Whether you're transitioning from visual ETL tools or sharpening your Spark tuning skills, these programs offer the code-first, iterative training needed to achieve measurable improvements in ETL performance.

FAQs

When should I use serverless compute vs. job clusters for ETL?

When dealing with workloads that are ad hoc, bursty, or unpredictable, serverless compute is a great choice. It allows for instant scaling and helps you avoid the costs associated with idle resources. On the other hand, job clusters are better suited for long-running, predictable ETL jobs, offering more control over resources and predictable costs.

In short, serverless compute excels in flexibility, while job clusters are ideal for handling consistent, resource-heavy tasks.

How do I choose the right shuffle partitions for petabyte-scale jobs?

When working with petabyte-scale jobs in Databricks, getting the right balance between parallelism and resource usage is key to optimizing shuffle partitions. Here's why: too few partitions can lead to memory issues, while too many partitions can pile on scheduling overhead, slowing everything down.

A good starting point is to set a high number of partitions - think several hundred - and then dive into the Spark UI to identify potential bottlenecks. Look out for signs like task skew or tasks taking unusually long to complete. These can indicate areas where adjustments are needed.

To make things even smoother, tap into adaptive query execution and skew handling. These features allow Databricks to adjust partitions dynamically during runtime, helping to fine-tune performance without manual intervention.

Should I use liquid clustering or Z-ordering on my Delta tables?

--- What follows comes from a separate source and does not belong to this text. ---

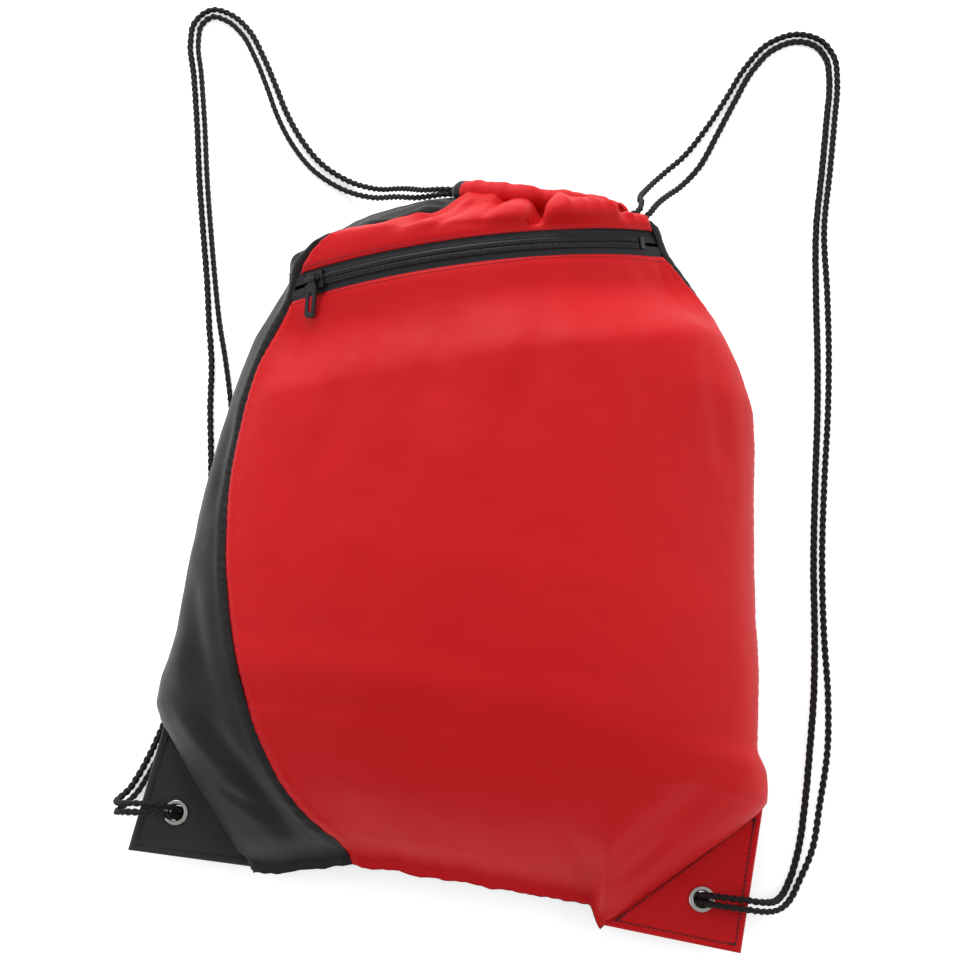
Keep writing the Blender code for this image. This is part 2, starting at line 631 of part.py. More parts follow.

Liquid clustering tends to work better for optimizing Delta tables, especially when dealing with large and dynamic datasets. It automatically organizes the data, adjusts to changes, and handles high-cardinality filters or skewed data effectively. While Z-ordering can be helpful in certain scenarios, it demands more manual effort and lacks flexibility. For most petabyte-scale ETL pipelines, the self-tuning capabilities and performance advantages of liquid clustering make it the go-to option.